Synthesis of Electron‐Rich, Planarized Silicon(IV) Species and a Theoretical Analysis of Dimerizing Aminosilanes

Equipping silicon(IV) with electron‐rich, geometrically constrained NNN‐ and ONO‐tridentate substituents leads to aminosilanes with increased Lewis acidity—expressed through the formation of Si2N2 rings by head‐to‐tail dimerization. Depending on the substituents, the dimerization can be controlled for the first time, yielding monomeric, structurally reversible and dimeric states. The monomeric species display substantial distortions from tetrahedral towards planar geometry at silicon. The dimerization and the Lewis acidity of aminosilanes are rationalized by (conceptual) DFT, NBO, ETS‐NOCV and QTAIM methods.
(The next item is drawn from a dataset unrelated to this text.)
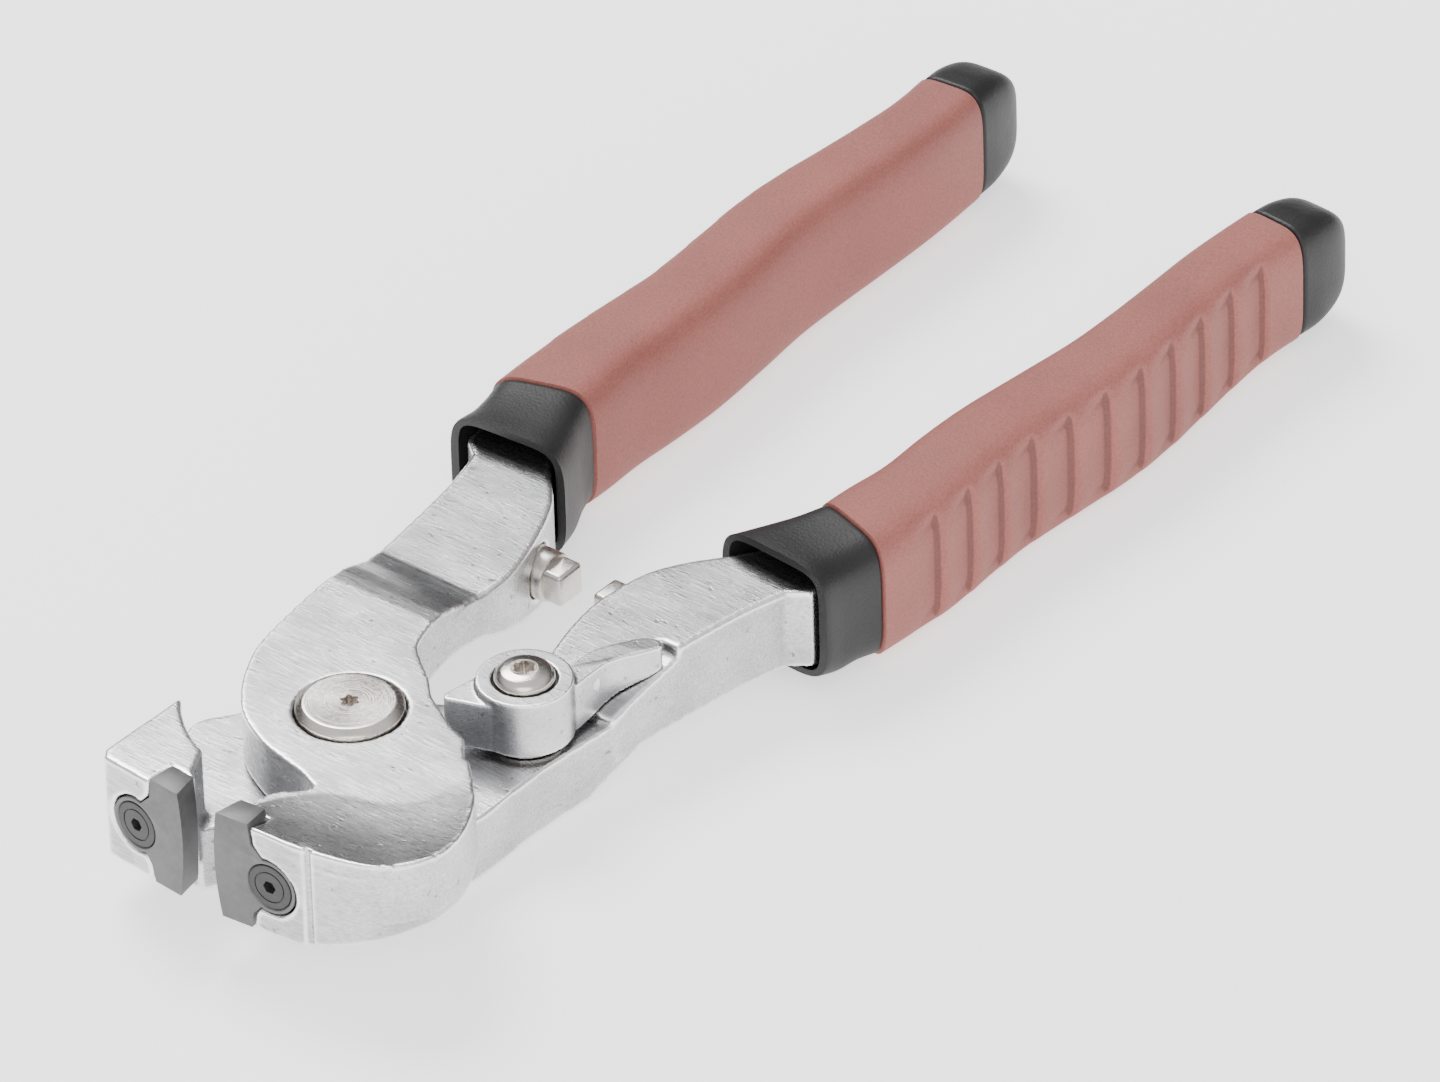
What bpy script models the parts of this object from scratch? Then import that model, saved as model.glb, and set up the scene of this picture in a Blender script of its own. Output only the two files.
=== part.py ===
"""Tile nippers with an aluminium body, carbide blades and soft grips.

The tool lies flat. The pivot axis is +Z through the origin, the jaws point to -Y, the
handles run to +Y, and z = 0 is the plane that the pivot nut and the grips rest on.
Left and right are named by the handle: the left handle drives the right-hand jaw.
"""
from math import cos, pi, radians, sin

import bmesh
import bpy
from mathutils import Matrix, Vector

# ---- driving dimensions, in millimetres ------------------------------------------------
MM = 0.001
GAP = 0.3                    # clearance that touching pieces keep

LAP_Z = 12.4                 # plane where the two hub halves meet
HUB_TOP, HUB_BOTTOM = 22.7, 1.0
ARM_TOP, ARM_BOTTOM = 19.4, 5.4
JAW_TOP, JAW_BOTTOM = 25.1, 6.6
SWING = 4.95                 # degrees that each jaw stands open at rest
HUB_RADIUS = 24.0            # lower hub disc
COVE_RADIUS = 25.5           # hollow in each jaw that clears the other half's hub

BOLT_HEAD_RADIUS, BOLT_HEAD_TOP = 8.45, HUB_TOP + 1.4
COUNTERBORE_RADIUS, COUNTERBORE_DEPTH = 8.75, 2.4
BOLT_RADIUS = 3.0
NUT_RADIUS, NUT_FLANGE_RADIUS, NUT_FLANGE = 5.0, 9.5, 1.8
BUSHING_RADIUS = 6.3
SPRING_RADIUS, SPRING_WIRE = 8.6, 1.6
SPRING_TURNS = 2.0

BLADE_HEIGHT, BLADE_THICKNESS = 19.2, 4.8
BLADE_FACE = 35.9            # distance of the blades' front faces from the pivot
BLADE_SCREW_X, BLADE_SCREW_Z = 10.1, 8.9      # from the cutting edge and blade's bottom
BLADE_LOBE = 4.7
BLADE_SCREW_HEAD, BLADE_SCREW_SHANK = 3.85, 2.0
BLADE_SCREW_LENGTH = 12.0

LATCH_X, LATCH_Y = 16.5, 21.6
LATCH_RADIUS, LATCH_TOP = 7.55, 23.1
LATCH_SCREW_HEAD, LATCH_SCREW_SHANK = 4.75, 2.5
LATCH_SLEEVE = 3.6

PEG_Y, PEG_RADIUS, PEG_SQUARE = 56.0, 4.1, 5.6
LEFT_PEG_END, RIGHT_PEG_END = 2.8, 3.6        # distances of the peg ends from the middle

GRIP_AXIS_Z = 12.3


# ---- mesh helpers ------------------------------------------------------------------------
def clear_scene():
    for old in list(bpy.data.objects):
        bpy.data.objects.remove(old, do_unlink=True)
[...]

The preorganization at silicon, London dispersion between the substituents and resonance phenomena inside the formed Si2N2 tetracycles are identified as driving forces for the dimerization. Comparison with selected aminosilanes permits general conclusions to be reached on the Lewis acidity of silicon species and on the aggregation of amphiphilic compounds. Shape up! Geometrically constrained, electron‐rich aminosilanes have been synthesized that can impart control over a unique dimerization process (see figure). Quantum theoretical analyses of the process permit general conclusions to be drawn on the Lewis acidity of silicon compounds and on dimerizing amphiphilic species.